|At 16-years-old, Laurisa Butler arrived in Iowa City with her two-week-old child, scared and unsure of where life would take her. She had left her home in Chicago in May 2007 to be closer to her daughter’s father, but decided while staying with him that she wanted a different and better way of living.
In an effort to improve her living situation, Butler enrolled in United Action for Youth’s Transitional Living Program (TLP), which provides housing for homeless young families in the community and teaches them critical independent living and self-sufficiency skills.
The TLP ennabled Butler to move in to a house shared with other girls facing similar situations.
“I was nervous, but at the same time, OK with moving into a house with girls very close to my age,” she said.
Participants of TLP meet individually with a program advocate every week to develop independent living skills. They are guided through a process of setting and achieving self-sufficiency goals.
Butler said she quickly learned how to make her rent payments and become more responsible in her school work at Tate High School. As her daughter grew older and required more belongings, she learned how to budget her finances, and received parenting advice. Butler was also taught how to approach job and apartment searches, and what to look for in a good daycare.

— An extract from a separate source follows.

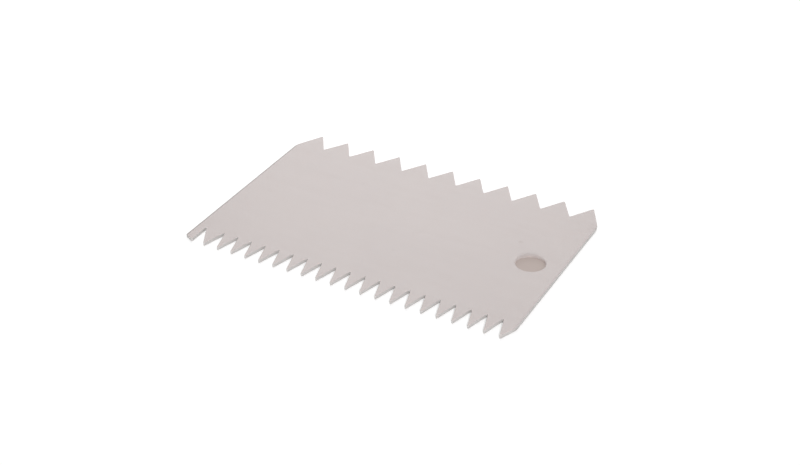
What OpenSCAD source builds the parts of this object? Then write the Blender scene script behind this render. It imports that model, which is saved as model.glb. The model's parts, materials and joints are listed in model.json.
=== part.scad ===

On top of her daily responsibilities, Butler continued to writepoetry. United Action for Youth encouraged her to pursue this creative outlet. UAY prides itself on giving youth ages 12-18 a place to express themselves creatively, and give back to the community. The Youth Center on Iowa Avenue serves as a place for teenagers in the community to improve their creative skills, by providing a recording studio, writing lessons, and an art studio.
“I became a better parent and young adult,” she said. “I kept writing my poetry and stayed as strong as best I could. Whether it was learning how to use the public bus system or simple problem solving for my every day life, I was helped in so many ways from United Action for Youth’s staff. Although there were some barriers in my life, there was always a way around it, and even if it took me longer, I knew with the help I had, I’d get there.”

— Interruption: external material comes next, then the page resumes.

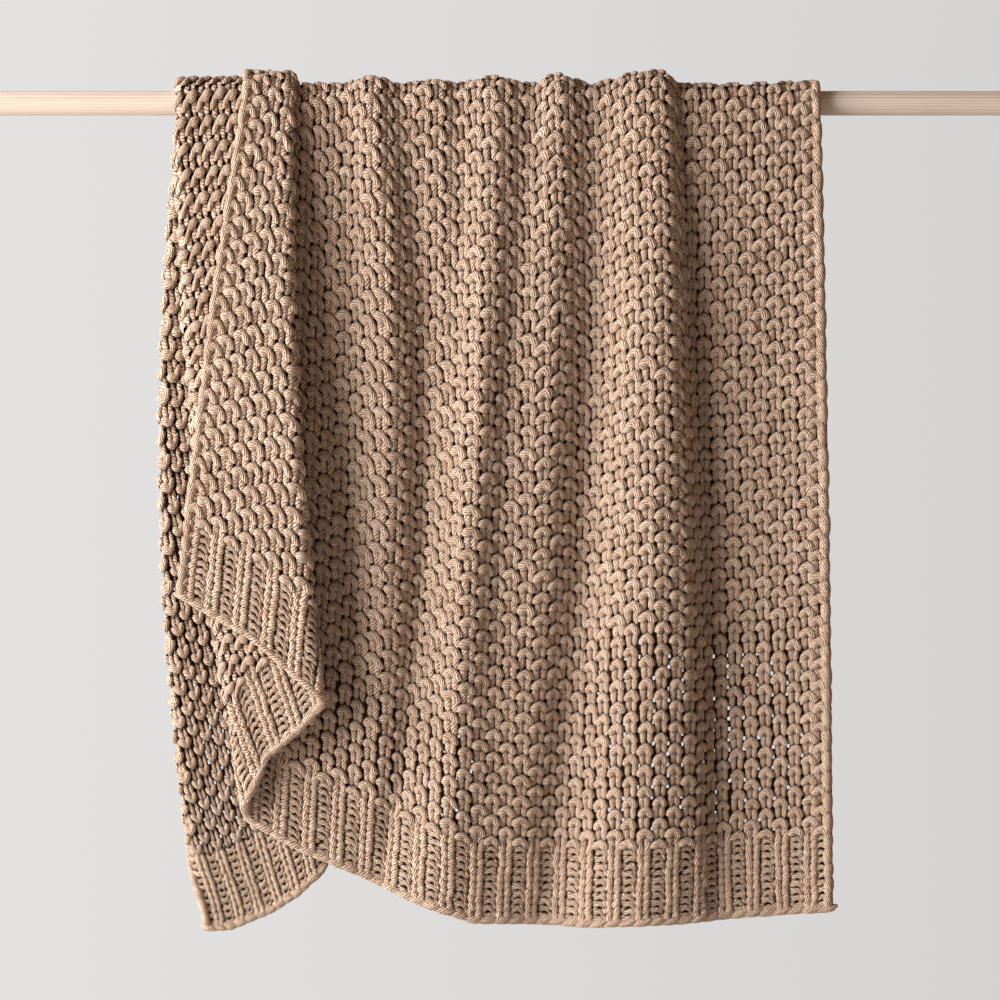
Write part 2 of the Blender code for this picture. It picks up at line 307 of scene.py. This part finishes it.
grid = clothGrid()
across, upward = np.gradient(grid, axis=1), np.gradient(grid, axis=0)
gridNormals = np.cross(across, upward)
gridNormals /= np.linalg.norm(gridNormals, axis=2, keepdims=True)
print("drape worked out,", grid.shape)


def gridRow(v):
    # v is 0 to units in the body, one to a row in the front border below 0 and in the back one above
    rows, units = clothLook["borderRows"], clothLook["units"]
    low = (v + rows) * gridLook["perRow"]
    body = rows * gridLook["perRow"] + v * gridLook["perUnit"]
    high = rows * gridLook["perRow"] + units * gridLook["perUnit"] + (v - units) * gridLook["perRow"]
    return np.where(v < 0, low, np.where(v > units, high, body))


def onCloth(u, v, lift):
    # The place at column u and row v, lifted from the middle of the cloth to its outer side
    row, column = gridRow(v), u * gridLook["perColumn"]
    i = np.clip(np.floor(row).astype(int), 0, grid.shape[0] - 2)
    j = np.clip(np.floor(column).astype(int), 0, grid.shape[1] - 2)
    up, right = (row - i)[..., None], (column - j)[..., None]

    def blend(table):
        low = table[i, j] * (1 - right) + table[i, j + 1] * right
        high = table[i + 1, j] * (1 - right) + table[i + 1, j + 1] * right
        return low * (1 - up) + high * up

    normal = blend(gridNormals)
    normal /= np.linalg.norm(normal, axis=-1, keepdims=True)
    return blend(grid) + normal * lift[..., None]


# Yarn forms, drawn on the flat: x across and y up the cloth from the stitch's own place, in metres
yarnFlatness = 0.65  # 1 is a round section, less is a plumper one with a flatter top
widestYarn = 0.005  # half the width of the yarn that shows the full number of strands
sizeSwing = 1.2  # how far a stitch's size and its height vary, against its place and its slant
heightSwing = 0.5


def plumped(values):
    return np.sign(values) * np.abs(values) ** yarnFlatness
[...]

United Action for Youth staff and Tate High School Principal Stephanie Phillips encouraged Butler to go into Job Corps, the nation’s largest federally funded job training and education program for economically disadvantaged youth ages 16 to 24. Butler,now 18,is going through that program in Dennison, Iowa, working to become a Certified Nursing Assistant and receive her high school diploma.
Butler now lives with her daughter in an apartment-style dorm for people in the Job Corps program. The program provides her with free daycare in the same building. She said she is happy with where her life is going, especially knowing Job Corps will be there to help her after program completion. Butler said she plans to further her education in order to become a registered nurse.
“United Action for Youth helped change my life. It’s a great program for young teens who are in bad living situations and actually want to work to get a little farther in life.”
Butler has said she is thankful for the help and encouragement from United Action for Youth staff for providing her assistance while she was facing hard times as a young mother.